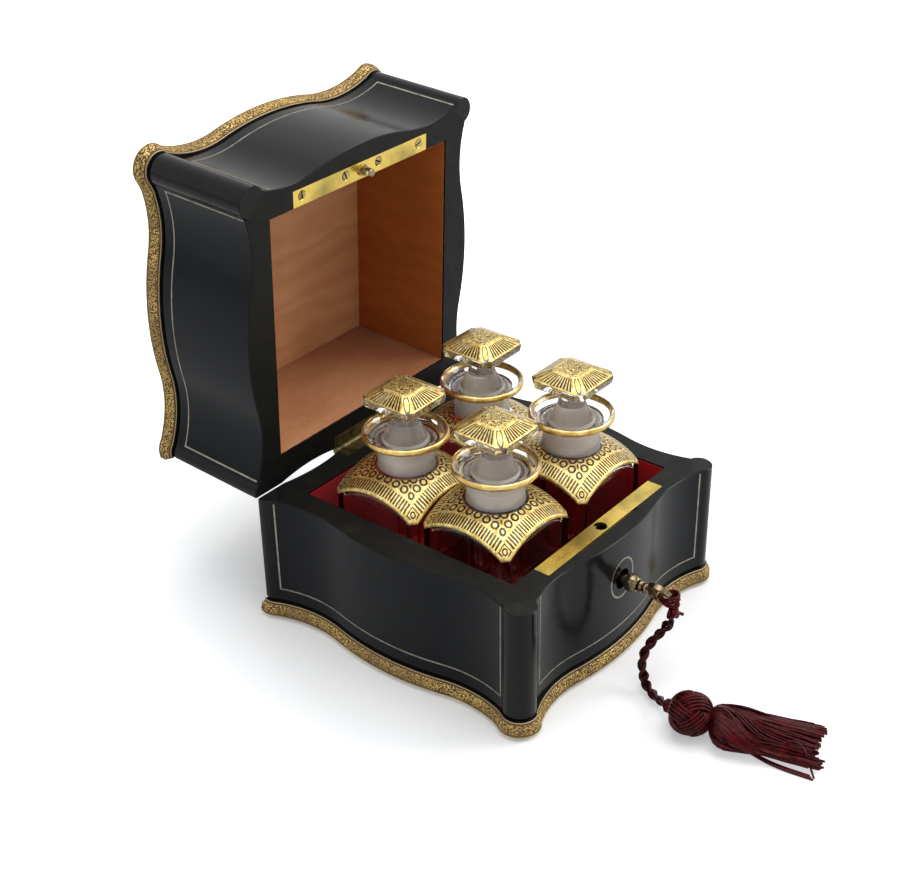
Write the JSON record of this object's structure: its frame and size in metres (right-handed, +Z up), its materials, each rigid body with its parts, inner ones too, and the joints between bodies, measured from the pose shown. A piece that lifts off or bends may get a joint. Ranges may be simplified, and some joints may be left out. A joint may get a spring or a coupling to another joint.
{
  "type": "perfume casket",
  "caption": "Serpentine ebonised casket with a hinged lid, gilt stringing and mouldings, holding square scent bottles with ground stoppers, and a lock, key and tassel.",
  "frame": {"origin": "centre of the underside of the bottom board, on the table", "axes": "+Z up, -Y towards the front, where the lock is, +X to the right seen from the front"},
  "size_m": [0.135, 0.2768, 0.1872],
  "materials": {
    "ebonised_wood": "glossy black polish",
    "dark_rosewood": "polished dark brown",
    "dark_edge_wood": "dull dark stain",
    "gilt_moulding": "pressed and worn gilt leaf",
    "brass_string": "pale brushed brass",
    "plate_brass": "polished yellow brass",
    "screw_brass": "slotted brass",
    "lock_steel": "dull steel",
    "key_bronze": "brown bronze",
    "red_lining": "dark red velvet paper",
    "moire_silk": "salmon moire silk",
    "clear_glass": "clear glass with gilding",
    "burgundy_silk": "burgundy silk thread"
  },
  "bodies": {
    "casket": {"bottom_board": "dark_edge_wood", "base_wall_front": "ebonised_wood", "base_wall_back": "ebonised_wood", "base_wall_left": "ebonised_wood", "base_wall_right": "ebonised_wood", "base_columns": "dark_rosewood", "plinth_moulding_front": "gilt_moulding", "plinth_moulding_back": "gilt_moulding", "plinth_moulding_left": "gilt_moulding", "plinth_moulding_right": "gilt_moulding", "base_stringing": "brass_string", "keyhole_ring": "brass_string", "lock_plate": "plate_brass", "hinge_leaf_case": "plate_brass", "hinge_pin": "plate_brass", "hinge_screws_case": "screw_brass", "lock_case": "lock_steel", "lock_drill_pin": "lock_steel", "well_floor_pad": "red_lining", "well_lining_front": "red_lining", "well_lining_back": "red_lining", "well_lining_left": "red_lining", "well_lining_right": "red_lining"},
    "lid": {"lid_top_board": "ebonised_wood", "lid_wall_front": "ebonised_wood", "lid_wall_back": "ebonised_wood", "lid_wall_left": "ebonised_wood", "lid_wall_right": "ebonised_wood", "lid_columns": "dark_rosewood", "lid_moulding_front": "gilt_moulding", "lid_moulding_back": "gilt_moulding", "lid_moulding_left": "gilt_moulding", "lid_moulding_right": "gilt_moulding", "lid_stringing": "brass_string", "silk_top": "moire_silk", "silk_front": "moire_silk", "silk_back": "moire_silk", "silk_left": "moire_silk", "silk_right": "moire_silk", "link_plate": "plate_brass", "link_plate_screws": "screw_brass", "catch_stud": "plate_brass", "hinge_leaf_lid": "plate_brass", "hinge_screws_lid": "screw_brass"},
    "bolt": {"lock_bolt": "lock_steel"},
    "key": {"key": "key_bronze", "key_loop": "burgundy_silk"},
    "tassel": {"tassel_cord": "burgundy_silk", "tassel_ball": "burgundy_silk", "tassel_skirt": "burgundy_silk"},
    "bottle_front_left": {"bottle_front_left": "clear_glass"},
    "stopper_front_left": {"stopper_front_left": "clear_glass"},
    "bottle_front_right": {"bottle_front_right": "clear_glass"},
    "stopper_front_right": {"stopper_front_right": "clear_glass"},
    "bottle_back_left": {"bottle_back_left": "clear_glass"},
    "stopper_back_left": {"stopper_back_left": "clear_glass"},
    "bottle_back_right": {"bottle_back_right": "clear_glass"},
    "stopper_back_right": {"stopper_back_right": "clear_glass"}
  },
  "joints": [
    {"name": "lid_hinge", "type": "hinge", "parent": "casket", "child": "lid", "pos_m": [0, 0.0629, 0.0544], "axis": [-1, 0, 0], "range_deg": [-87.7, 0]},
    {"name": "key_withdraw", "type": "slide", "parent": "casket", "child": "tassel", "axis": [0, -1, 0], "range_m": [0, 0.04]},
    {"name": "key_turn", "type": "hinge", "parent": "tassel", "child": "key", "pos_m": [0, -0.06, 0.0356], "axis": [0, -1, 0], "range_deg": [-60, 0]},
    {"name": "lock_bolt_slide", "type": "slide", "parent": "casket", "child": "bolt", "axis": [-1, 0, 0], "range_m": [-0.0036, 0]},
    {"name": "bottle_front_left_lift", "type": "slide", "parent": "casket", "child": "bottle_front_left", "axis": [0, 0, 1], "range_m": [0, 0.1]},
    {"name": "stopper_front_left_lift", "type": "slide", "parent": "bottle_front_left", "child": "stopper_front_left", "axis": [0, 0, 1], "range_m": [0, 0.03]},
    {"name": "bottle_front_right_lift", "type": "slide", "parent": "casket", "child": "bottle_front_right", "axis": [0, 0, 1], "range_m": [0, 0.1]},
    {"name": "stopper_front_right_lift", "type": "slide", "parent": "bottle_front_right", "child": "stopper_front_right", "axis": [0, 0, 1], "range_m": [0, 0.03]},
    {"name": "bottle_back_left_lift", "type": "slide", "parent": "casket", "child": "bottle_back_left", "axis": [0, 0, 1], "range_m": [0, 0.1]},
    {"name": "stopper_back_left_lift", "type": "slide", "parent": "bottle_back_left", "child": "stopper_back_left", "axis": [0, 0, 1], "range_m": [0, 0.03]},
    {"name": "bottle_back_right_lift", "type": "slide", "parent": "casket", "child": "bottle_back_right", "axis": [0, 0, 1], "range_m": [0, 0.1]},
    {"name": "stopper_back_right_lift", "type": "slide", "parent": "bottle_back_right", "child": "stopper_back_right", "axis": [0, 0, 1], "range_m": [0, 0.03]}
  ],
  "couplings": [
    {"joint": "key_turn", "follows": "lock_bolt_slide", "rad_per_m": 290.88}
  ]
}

● WHAT THIS TASK INVOLVES
Write the data out again in full and exactly.

● COMPLETED TASK
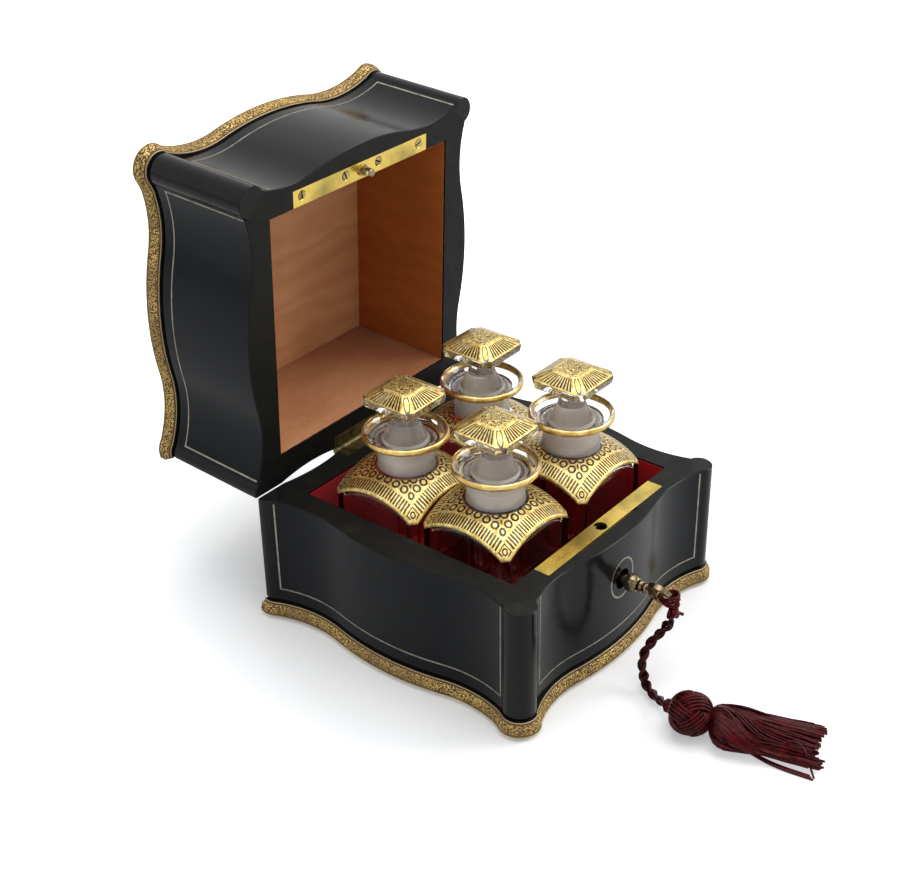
Write the JSON record of this object's structure: its frame and size in metres (right-handed, +Z up), its materials, each rigid body with its parts, inner ones too, and the joints between bodies, measured from the pose shown. A piece that lifts off or bends may get a joint. Ranges may be simplified, and some joints may be left out. A joint may get a spring or a coupling to another joint.
{
  "type": "perfume casket",
  "caption": "Serpentine ebonised casket with a hinged lid, gilt stringing and mouldings, holding square scent bottles with ground stoppers, and a lock, key and tassel.",
  "frame": {"origin": "centre of the underside of the bottom board, on the table", "axes": "+Z up, -Y towards the front, where the lock is, +X to the right seen from the front"},
  "size_m": [0.135, 0.2768, 0.1872],
  "materials": {
    "ebonised_wood": "glossy black polish",
    "dark_rosewood": "polished dark brown",
    "dark_edge_wood": "dull dark stain",
    "gilt_moulding": "pressed and worn gilt leaf",
    "brass_string": "pale brushed brass",
    "plate_brass": "polished yellow brass",
    "screw_brass": "slotted brass",
    "lock_steel": "dull steel",
    "key_bronze": "brown bronze",
    "red_lining": "dark red velvet paper",
    "moire_silk": "salmon moire silk",
    "clear_glass": "clear glass with gilding",
    "burgundy_silk": "burgundy silk thread"
  },
  "bodies": {
    "casket": {"bottom_board": "dark_edge_wood", "base_wall_front": "ebonised_wood", "base_wall_back": "ebonised_wood", "base_wall_left": "ebonised_wood", "base_wall_right": "ebonised_wood", "base_columns": "dark_rosewood", "plinth_moulding_front": "gilt_moulding", "plinth_moulding_back": "gilt_moulding", "plinth_moulding_left": "gilt_moulding", "plinth_moulding_right": "gilt_moulding", "base_stringing": "brass_string", "keyhole_ring": "brass_string", "lock_plate": "plate_brass", "hinge_leaf_case": "plate_brass", "hinge_pin": "plate_brass", "hinge_screws_case": "screw_brass", "lock_case": "lock_steel", "lock_drill_pin": "lock_steel", "well_floor_pad": "red_lining", "well_lining_front": "red_lining", "well_lining_back": "red_lining", "well_lining_left": "red_lining", "well_lining_right": "red_lining"},
    "lid": {"lid_top_board": "ebonised_wood", "lid_wall_front": "ebonised_wood", "lid_wall_back": "ebonised_wood", "lid_wall_left": "ebonised_wood", "lid_wall_right": "ebonised_wood", "lid_columns": "dark_rosewood", "lid_moulding_front": "gilt_moulding", "lid_moulding_back": "gilt_moulding", "lid_moulding_left": "gilt_moulding", "lid_moulding_right": "gilt_moulding", "lid_stringing": "brass_string", "silk_top": "moire_silk", "silk_front": "moire_silk", "silk_back": "moire_silk", "silk_left": "moire_silk", "silk_right": "moire_silk", "link_plate": "plate_brass", "link_plate_screws": "screw_brass", "catch_stud": "plate_brass", "hinge_leaf_lid": "plate_brass", "hinge_screws_lid": "screw_brass"},
    "bolt": {"lock_bolt": "lock_steel"},
    "key": {"key": "key_bronze", "key_loop": "burgundy_silk"},
    "tassel": {"tassel_cord": "burgundy_silk", "tassel_ball": "burgundy_silk", "tassel_skirt": "burgundy_silk"},
    "bottle_front_left": {"bottle_front_left": "clear_glass"},
    "stopper_front_left": {"stopper_front_left": "clear_glass"},
    "bottle_front_right": {"bottle_front_right": "clear_glass"},
    "stopper_front_right": {"stopper_front_right": "clear_glass"},
    "bottle_back_left": {"bottle_back_left": "clear_glass"},
    "stopper_back_left": {"stopper_back_left": "clear_glass"},
    "bottle_back_right": {"bottle_back_right": "clear_glass"},
    "stopper_back_right": {"stopper_back_right": "clear_glass"}
  },
  "joints": [
    {"name": "lid_hinge", "type": "hinge", "parent": "casket", "child": "lid", "pos_m": [0, 0.0629, 0.0544], "axis": [-1, 0, 0], "range_deg": [-87.7, 0]},
    {"name": "key_withdraw", "type": "slide", "parent": "casket", "child": "tassel", "axis": [0, -1, 0], "range_m": [0, 0.04]},
    {"name": "key_turn", "type": "hinge", "parent": "tassel", "child": "key", "pos_m": [0, -0.06, 0.0356], "axis": [0, -1, 0], "range_deg": [-60, 0]},
    {"name": "lock_bolt_slide", "type": "slide", "parent": "casket", "child": "bolt", "axis": [-1, 0, 0], "range_m": [-0.0036, 0]},
    {"name": "bottle_front_left_lift", "type": "slide", "parent": "casket", "child": "bottle_front_left", "axis": [0, 0, 1], "range_m": [0, 0.1]},
    {"name": "stopper_front_left_lift", "type": "slide", "parent": "bottle_front_left", "child": "stopper_front_left", "axis": [0, 0, 1], "range_m": [0, 0.03]},
    {"name": "bottle_front_right_lift", "type": "slide", "parent": "casket", "child": "bottle_front_right", "axis": [0, 0, 1], "range_m": [0, 0.1]},
    {"name": "stopper_front_right_lift", "type": "slide", "parent": "bottle_front_right", "child": "stopper_front_right", "axis": [0, 0, 1], "range_m": [0, 0.03]},
    {"name": "bottle_back_left_lift", "type": "slide", "parent": "casket", "child": "bottle_back_left", "axis": [0, 0, 1], "range_m": [0, 0.1]},
    {"name": "stopper_back_left_lift", "type": "slide", "parent": "bottle_back_left", "child": "stopper_back_left", "axis": [0, 0, 1], "range_m": [0, 0.03]},
    {"name": "bottle_back_right_lift", "type": "slide", "parent": "casket", "child": "bottle_back_right", "axis": [0, 0, 1], "range_m": [0, 0.1]},
    {"name": "stopper_back_right_lift", "type": "slide", "parent": "bottle_back_right", "child": "stopper_back_right", "axis": [0, 0, 1], "range_m": [0, 0.03]}
  ],
  "couplings": [
    {"joint": "key_turn", "follows": "lock_bolt_slide", "rad_per_m": 290.88}
  ]
}